Why It Still Matters

Averroes would feel right at home in today’s arguments about whether the universe had a true beginning.

In the 21st century, scientists talk about a Big Bang — a moment roughly 13.8 billion years ago when everything we see began expanding from an incredibly dense state. Does that settle the argument? Not quite. The Big Bang describes how the universe developed from that state onward, but it does not tell us whether something existed before, or whether “before” is even a meaningful word. Philosophers and physicists still ask: could there be a cause that is not in time? Is it possible for something to come from literally nothing? These are exactly the questions that made Averroes’ books burn eight hundred years ago.

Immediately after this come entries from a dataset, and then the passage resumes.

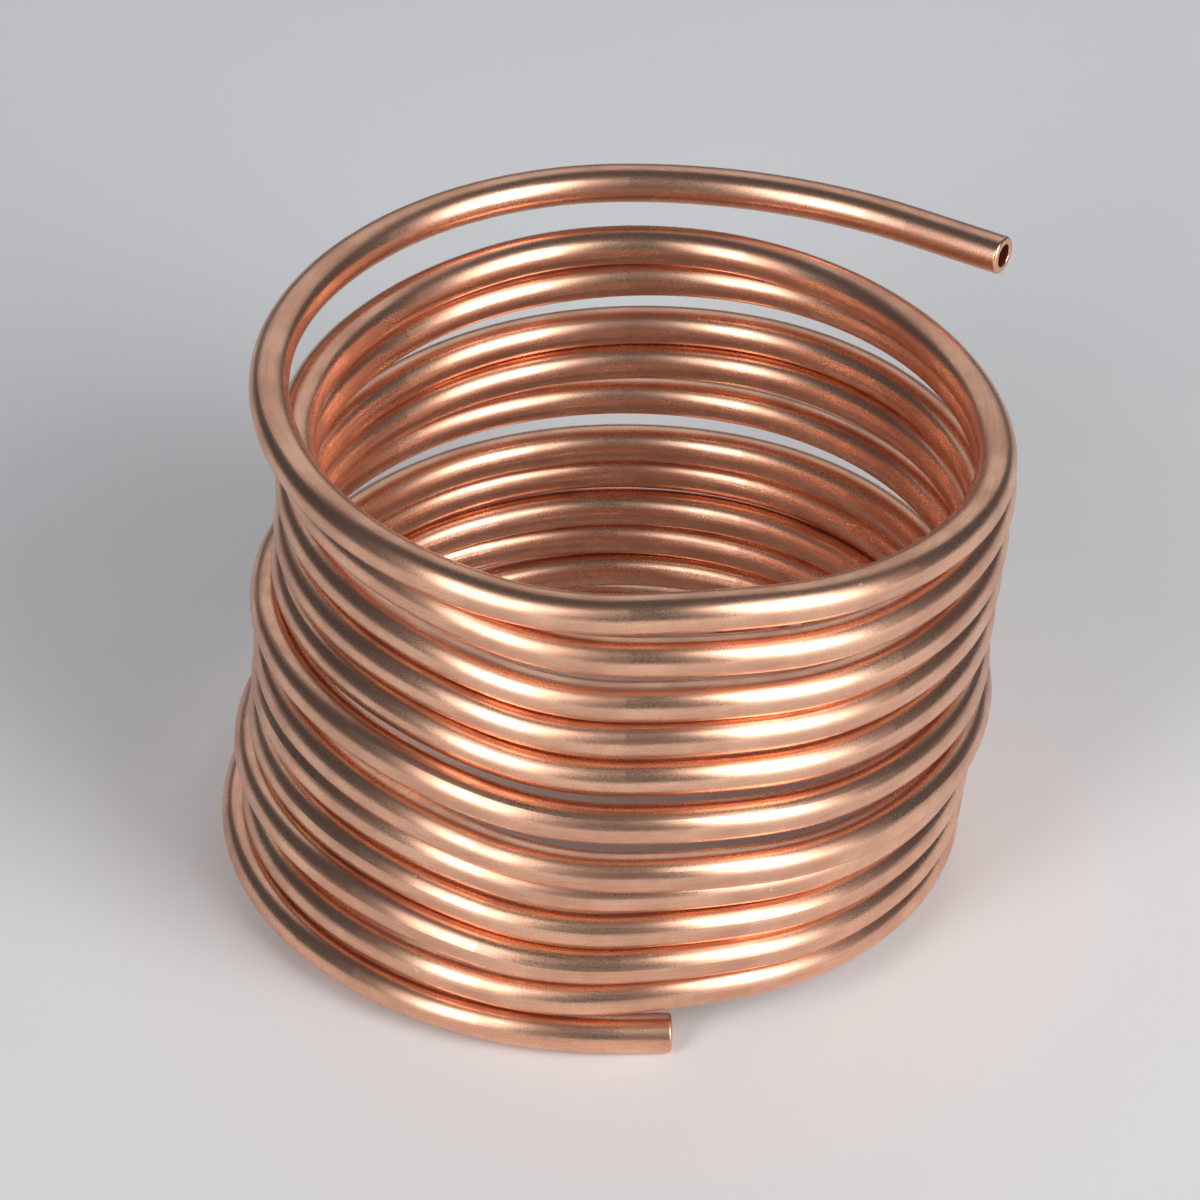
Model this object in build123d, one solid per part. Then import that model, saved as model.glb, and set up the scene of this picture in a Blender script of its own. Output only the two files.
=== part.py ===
from build123d import *
from math import atan2, cos, degrees, pi, radians, sin, sqrt
import os

# Capillary tube: one length of bare copper tube, wound by hand into a single-layer coil that
# stands on its bottom turn. The turns mostly touch. Both ends are free and cut square, the
# lower one at the front and the upper one reaching to the right over the coil.
# Millimetres, +Z up, the coil's front towards -Y.

# Tube section
TUBE_OD = 3.175
TUBE_ID = 1.905
END_EDGE_RADIUS = 0.25
BORE_EDGE_RADIUS = 0.12

# Winding, by turns counted up from the lower end: 0 is the front of the bottom turn
COIL_RADIUS = 27.7
WIDER_THAN_DEEP = 0.3
TURNS = 11.5
TOUCHING_GAP = 0.06
LEAN_RIGHT_PER_TURN = 0.3
LEAN_FORWARD_PER_TURN = 0.18

# Places where a turn stands off the turn over it: where, over how many turns the opening fades
# out to each side, and how wide it gets
OPENINGS = [
    (-0.05, 0.4, 0.85),
    (0.52, 0.28, 1.8),
    (1.22, 0.32, 2.1),
    (3.15, 0.45, 0.6),
    (5.25, 1.2, 1.9),
    (6.65, 0.55, 0.9),
    (8.55, 0.65, 1.6),
    (9.15, 0.42, 1.95),
    (9.93, 0.2, 1.1),
    (10.42, 0.32, 1.1),
]

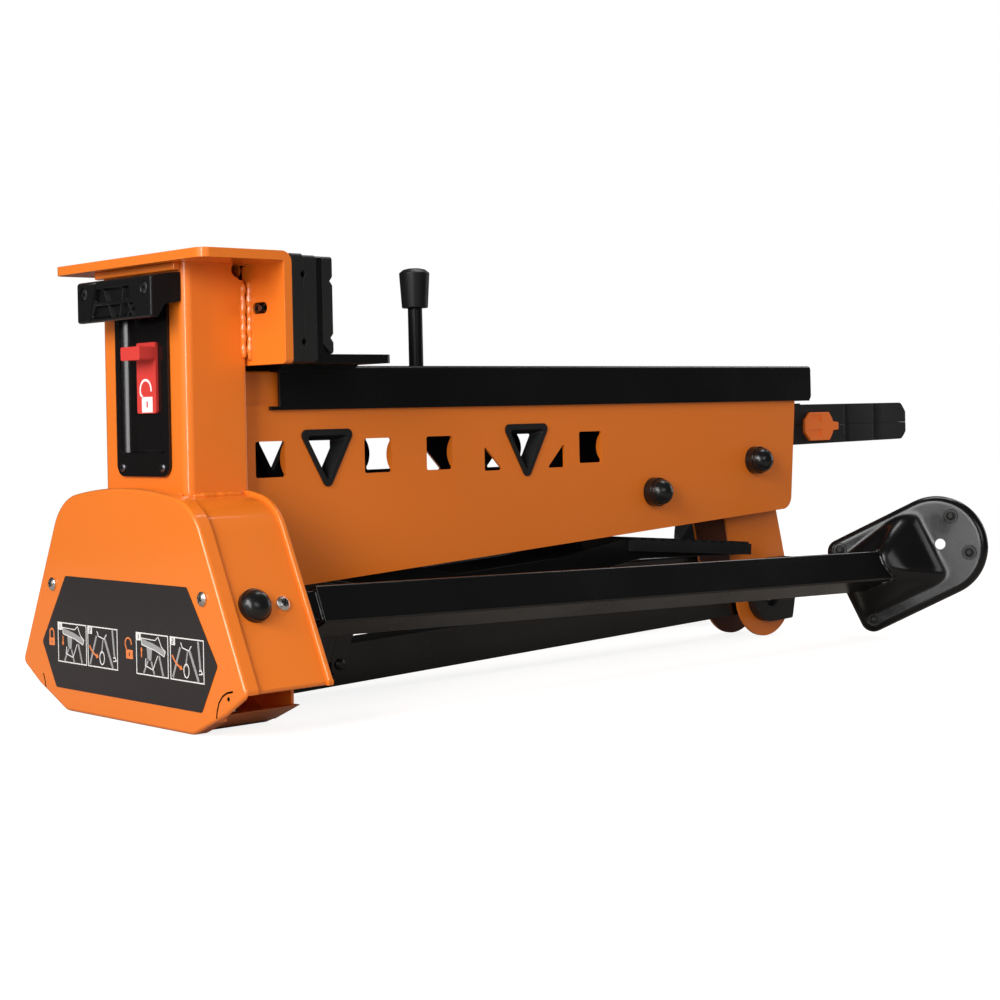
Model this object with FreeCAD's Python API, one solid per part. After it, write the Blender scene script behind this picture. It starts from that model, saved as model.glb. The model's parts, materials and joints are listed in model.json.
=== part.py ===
import FreeCAD, Part
import math
import os

os.makedirs("parts", exist_ok=True)

# Portable clamping stand, folded. All sizes are millimetres.
# While it is built, x runs from the headstock's front to the tail, y across and
# z up from the floor. The finished shapes are shifted along x so that the
# origin is under the middle of the whole stand.

# Overall heights and fits
RUNNING_GAP = 0.05
LOOSE_GAP = 0.3
SHEET = 2.5

# Jaw plate: the top shelf and the wall behind the fixed facing, one bent sheet
JAW_HALF = 111.0
JAW_SHEET = 7.5
JAW_BACK = 84.0
JAW_DROP = 88.0
JAW_BEND = 9.0
JAW_CORNER = 9.0
JAW_WALL_CORNER = 4.0
JAW_SLOT = (20.0, 9.0)
JAW_SLOT_Y = 77.0
JAW_SLOT_DROP = 43.0

# Gripping pads
FACING_THICK = (10.5, 12.3, 10.0)
FACING_DROP = (1.5, 2.6, 3.1)
FACING_JOINT_GAP = 0.3
GROOVE_WIDTH = 7.0
GROOVE_DEPTH = 2.6
GROOVE_DROPS = (18.0, 71.0)
REAR_GROOVE_DROPS = (22.5, 67.7)
GROOVE_SPREAD = 55.0

# Moving jaw
JAW_HIGH = 87.5
UPRIGHT_THICK = 6.0
BASE_THICK = 7.0
BASE_LENGTH = 71.0
BASE_FILLET = 8.0
BASE_BOLT_Y = 15.0
BASE_BOLT_RADIUS = 4.0
LUG_WIDTH = 13.5
LUG_DEEP = 5.5
LUG_SLANT = 7.0

# Column
COLUMN_FRONT = 17.0
COLUMN_REAR = 75.0
COLUMN_HALF = 60.0
COLUMN_FAR = 65.0
COLUMN_WALL = 4.0
COLUMN_RADIUS = 8.0
PEEP_X = 68.0
PEEP_DROP = 12.0
PEEP_RADIUS = 6.0

# Switch panel in the column's front
PANEL_FRONT = 14.5
PANEL_HALF = 39.2
PANEL_BOTTOM = 193.5
PANEL_DROP = 20.0
PANEL_RADIUS = 10.0
TRAY_HALF = 32.0
TRAY_BOTTOM = 212.0
TRAY_DROP = 23.0
TRAY_FLOOR = 21.5
TRAY_WALL = 2.0
SLIDER_HALF = 14.2
SLIDER_LOW = 243.8
SLIDER_LENGTH = 56.7
SLIDER_THICK = 2.3
TAB_DEEP = 14.5
TAB_BELOW = 3.5
TAB_LENGTH = 10.7
SLIDER_TRAVEL = 28.0
LINK_HALF = 8.0
LINK_THICK = 2.5
LINK_LOW = 194.0
STEM_HALF = 4.0
STEM_LENGTH = 18.0

# Vent cover under the shelf
VENT_FRONT = -10.0
VENT_HALF = 56.0
VENT_DROP = 17.5
VENT_HIGH = 32.7
VENT_WALL = 3.0
VENT_SCREW_Y = 45.3
VENT_SCREW_DROP = 27.0
VENT_FRONT_WALL = 5.2
GRILLE_DEEP = 3.8

# Headstock shell, front cover and pan: one outline seen from the front
BASE_HALF = 95.0
LOWER_CORNER = (138.5, 18.5)
WIDE_CORNER = (167.5, 35.5)
SHOULDER = (100.0, 174.2)
CROWN_TOP = 185.0
COVER_FRONT = -5.5
COVER_RIM = 12.0
SHELL_INSET = 3.0
RIB_LENGTH = 4.5
PAN_REAR = 70.0
PAN_LIP_TOP = 30.0
PAN_LIP_HALF = 121.0
PAN_NOTCH = (46.0, 48.0)
TAB_SPAN = (98.0, 126.0)
COVER_SCREW = (112.5, 103.8)
INFO_TOP_HALF = 91.0
INFO_TOP = 111.5
INFO_WIDE_HALF = 131.0
INFO_WIDE = 55.0
INFO_LOW_HALF = 109.0
INFO_LOW = 18.5
INFO_THICK = 0.5
CORNER_RADII = ((SHOULDER, 47.0), (WIDE_CORNER, 6.0), (LOWER_CORNER, 4.0), ((BASE_HALF, 0.0), 20.0))

# Body: two side plates, rails and webs
PLATE_HALF = 44.0
PLATE_TOP = 248.7
PLATE_REAR_TOP = 777.0
PLATE_REAR_LOW = 766.5
PLATE_REAR_RADIUS = 14.0
PLATE_LOW_FRONT = 96.2
PLATE_SLOPE = 0.0526
NOSE_FRONT = 32.0
RAIL_WIDTH = 14.0
RAIL_LOW = 232.0
RAIL_TOP = 276.5
RAIL_REAR = 730.0
RAIL_WALL = 2.0
WEB_XS = (250.0, 480.0)
WEB_LOW = 114.0
WEB_HIGH = 170.0
SQUARE_XS = (107.3, 219.0, 287.5, 473.8)
SQUARE_SIDE = 29.4
SQUARE_Z = 204.2
LIP_DEEP = 5.0
BEZEL_XS = (164.4, 391.2)
BEZEL_TOP = 227.7
BEZEL_HALF = 29.5
BEZEL_HIGH = 53.0
BEZEL_PROUD = 1.6
BEZEL_DEEP = 11.0
WEDGE_SIDE = 22.0
WEDGE_XS = (340.2, 439.6)
WEDGE_LOW = 186.5

# Slide
SLIDE_HALF = 48.0
SLIDE_SHEET = 3.0
SLIDE_TOP = 280.5
SLIDE_LOW = 244.3
SLIDE_FRONT = 115.0
SLIDE_REAR = 799.0
SLIDE_BEND = 4.0
LIP_FORWARD = 9.0
BAR_HALF = 4.0
BAR_LOW = 244.0
BAR_HIGH = 257.0
PAD_SPANS = ((130.0, 210.0), (650.0, 728.0))
TOP_PAD = 0.8

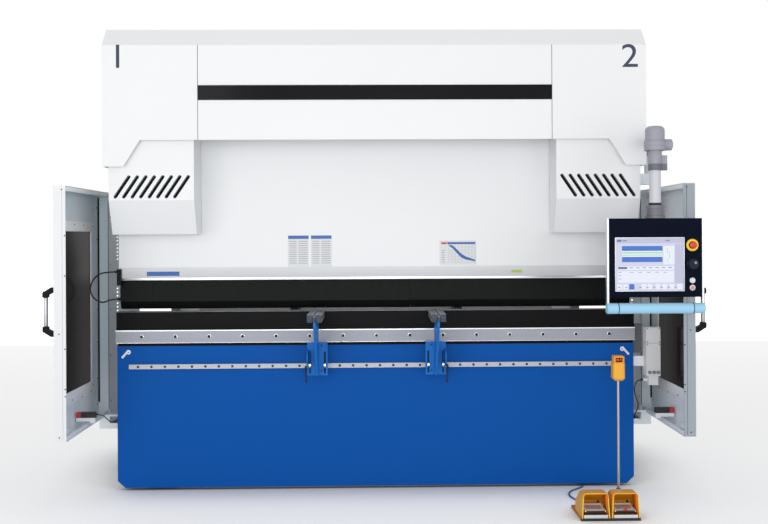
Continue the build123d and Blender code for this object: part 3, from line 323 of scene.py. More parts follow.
white = painted("white_powder", (0.86, 0.87, 0.88))
coat(white, "cover_centre", "cover_left", "cover_right", "vented_box_left", "vented_box_right",
     "ram")
cord_seal = moulded("cover_seal", (0.030, 0.032, 0.036), 0.7, specular=0.1)
seals = bmesh.new()
cover_low, cover_knee, cover_face = 2066, 2607, -270
seam_half = 1.4
for seam in (-1015, 1015):
    block(seals, (seam - seam_half, cover_face - 0.6, cover_low),
          (seam + seam_half, cover_face + 2, cover_knee), 0.3, 1)
settle("cover_seals", seals, cord_seal, "root")
ink = painted("number_paint", (0.030, 0.040, 0.075), 0.5)
number_low, number_high = 2478, 2610


def number(name, digit, left, width):
    """A painted digit: the built-in letter shape, scaled and laid on the front sheet."""
    text = bpy.data.curves.new(name, "FONT")
    text.body = digit
    text.extrude = 0.0002
    text.resolution_u = 6
    stand_in = bpy.data.objects.new(name, text)
    mesh = bpy.data.meshes.new_from_object(stand_in)
    bpy.data.objects.remove(stand_in)
    shape = bmesh.new()
    shape.from_mesh(mesh)
    bmesh.ops.remove_doubles(shape, verts=shape.verts, dist=1e-6)
    corners = [point.co for point in shape.verts]
    first = min(point.x for point in corners)
    foot = min(point.y for point in corners)
    wide = max(point.x for point in corners) - first
    tall = max(point.y for point in corners) - foot
    bmesh.ops.translate(shape, vec=(-first, -foot, 0), verts=shape.verts)
    size = (number_high - number_low) / 1000 / tall
    stretch = width / 1000 / wide if width else size
    bmesh.ops.scale(shape, vec=(stretch, size, 1.0), verts=shape.verts)
    corner = Matrix.Translation(at(left, cover_face - 0.4, number_low))
    upright = Matrix.Rotation(math.pi / 2, 4, "X")
    bmesh.ops.transform(shape, matrix=corner @ upright, verts=shape.verts)
    settle(name, shape, ink, "root")


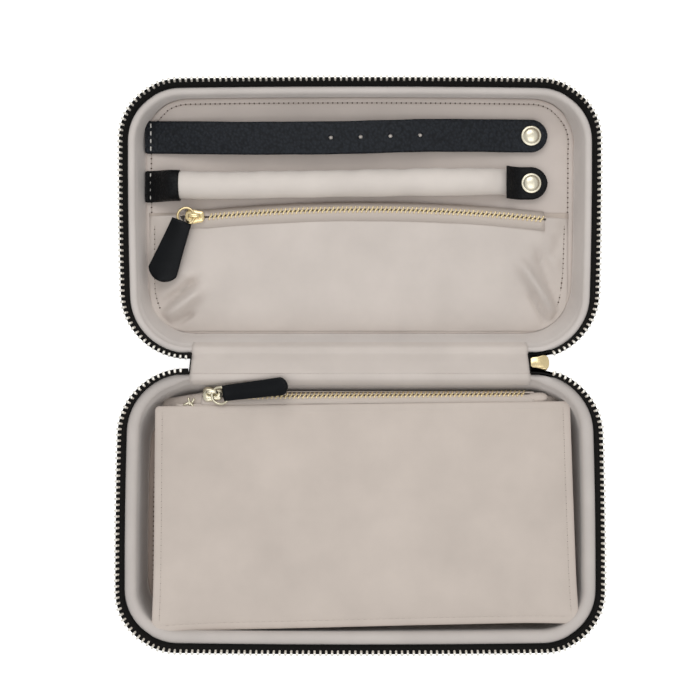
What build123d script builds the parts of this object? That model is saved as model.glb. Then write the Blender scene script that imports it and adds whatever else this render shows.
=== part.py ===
"""Travel jewelry box: a zip-round case of two padded trays joined by a folding spine.

Units are millimetres. The case lies open with both trays on their undersides. X runs along
the hinge, +Y points to the lid, -Y to the base, +Z is up, and the origin is the middle of
the hinge line on the surface that the case lies on.
"""
import math
import os

from build123d import *

# Trays
hinge_gap = 8.2
half_depth = 119.5
near_half_width = 102.5
far_half_width = 104.2
side_bow = 0.9
far_bow = 1.0
near_corner_radius = 26.0
far_corner_radius = 23.0
base_rim = 28.0
lid_rim = 20.0
hinge_slope = 0.36
side_slope = 0.12
far_slope = 0.02
bottom_edge_radius = 5.0

# Layers of a tray, from the outside in
cover_wall = 1.0
core_wall = 1.2
lining_wall = 1.0
rim_roll_height = 1.8
rim_roll_radius = 0.7
floor_panel_thickness = 1.4
floor_panel_margin = 2.0

# Zipper round the rims
tape_thickness = 0.8
rim_flare = 3.0
hinge_flare = 1.5
tape_height = 3.2
tooth_pitch = 2.56
tooth_width = 1.15
tooth_tip_width = 0.9
tooth_thickness = 2.0
tooth_seat_gap = 0.25
tooth_overlap = 0.3
tooth_tip_gap = 0.1
chain_end_x = 85.5

# Spine between the trays
spine_half_width = 75.7
spine_cover_thickness = 0.9
spine_lining_thickness = 0.7
spine_edge_clearance = 0.7
end_tab_width = 2.6
end_tab_thickness = 0.8

# Zipper sliders: the main one, and the small ones of the pocket and the pouch
main_slider_length = 8.2
small_slider_length = 8.6
slider_width = 6.6
slider_plate = 0.9
slider_post_length = 2.4
slider_post_width = 0.5
slider_channel = 2.6
slider_corner_radius = 1.6
bridge_length = 5.6
bridge_width = 1.6
bridge_bar = 0.9
bridge_hole = 3.0
main_slider_tilt = 15.0

# Pulls: a wire ring and a folded leather tongue
ring_radius = 4.4
ring_wire = 1.2
ring_slot_play = 0.3
leather_lap = 0.6
leather_thickness = 2.2
pull_length = 29.0
pull_neck_width = 10.4
pull_tail_width = 13.0
pocket_pull_yaw = 71.0
pouch_pull_length = 27.5
pouch_pull_neck_width = 8.6
pouch_pull_tail_width = 10.8
pouch_pull_yaw = 3.0
pouch_pull_roll = 8.0
pouch_pull_pitch = 9.0
main_pull_length = 19.5
main_pull_neck_width = 7.6
main_pull_tail_width = 8.6
main_pull_slant = 50.0

# Earring strap
strap_y = 104.4
strap_width = 15.0
strap_thickness = 2.2
strap_rise = 5.4
strap_flat_length = 17.0
strap_right_x = 86.4
strap_seam_setback = 2.4
strap_hole_radius = 0.9
strap_hole_pitch = 13.6
strap_hole_count = 4
strap_holes_centre_x = 7.2

# Ring roll
roll_y = 82.6
roll_radius = 6.1
roll_core_radius = 3.6
roll_panel_gap = 0.5
roll_end_width = 14.8
roll_sleeve_length = 13.2
roll_sleeve_tip = 2.4
roll_tab_length = 18.0
roll_tab_thickness = 2.4

# Snap fasteners
snap_cap_radius = 4.6
snap_cap_height = 1.8
snap_cap_edge = 0.6
snap_stud_radius = 1.9
snap_stud_reach = 1.0
snap_socket_radius = 4.2
snap_socket_bore = 2.3
snap_socket_height = 1.5
snap_end_distance = 7.6

# Zipped pocket in the lid
pocket_side_margin = 1.6
pocket_near_margin = 1.6
pocket_swell = 6.2
pocket_wall = 1.0
pocket_slant = 13.0
pocket_top_slant = 3.4
pocket_corner_radius = 12.0
pocket_chain_y = 67.0
pocket_chain_left_x = -69.5
pocket_chain_length = 154.0
pocket_chain_height = 4.6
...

Averroes himself would probably smile at the modern debate — and then pick up a copy of Aristotle. He believed that reason and faith do not have to fight. The same God that believers worship, he argued, is the First Mover that keeps the universe in motion. The burning of his books did not silence him. His ideas were later translated into Latin and Hebrew, and they helped shape Jewish and Christian philosophy for centuries, sparking fresh arguments about the eternity of the world in universities like Paris and Oxford. Every time you look up at the night sky and wonder whether it has always been there, you are stepping into a conversation that Averroes helped to start.

Think about it

  1. If you had to prove the universe had no beginning, what kind of evidence would you look for? Could you ever be certain you found it?
  2. Imagine a world where everything new requires a physical cause. Is it harder to believe in a very first moment, or in a chain of causes that has always been going?
  3. Does it matter for how you live your life whether the universe had a beginning, or is that question just a puzzle for scientists and philosophers?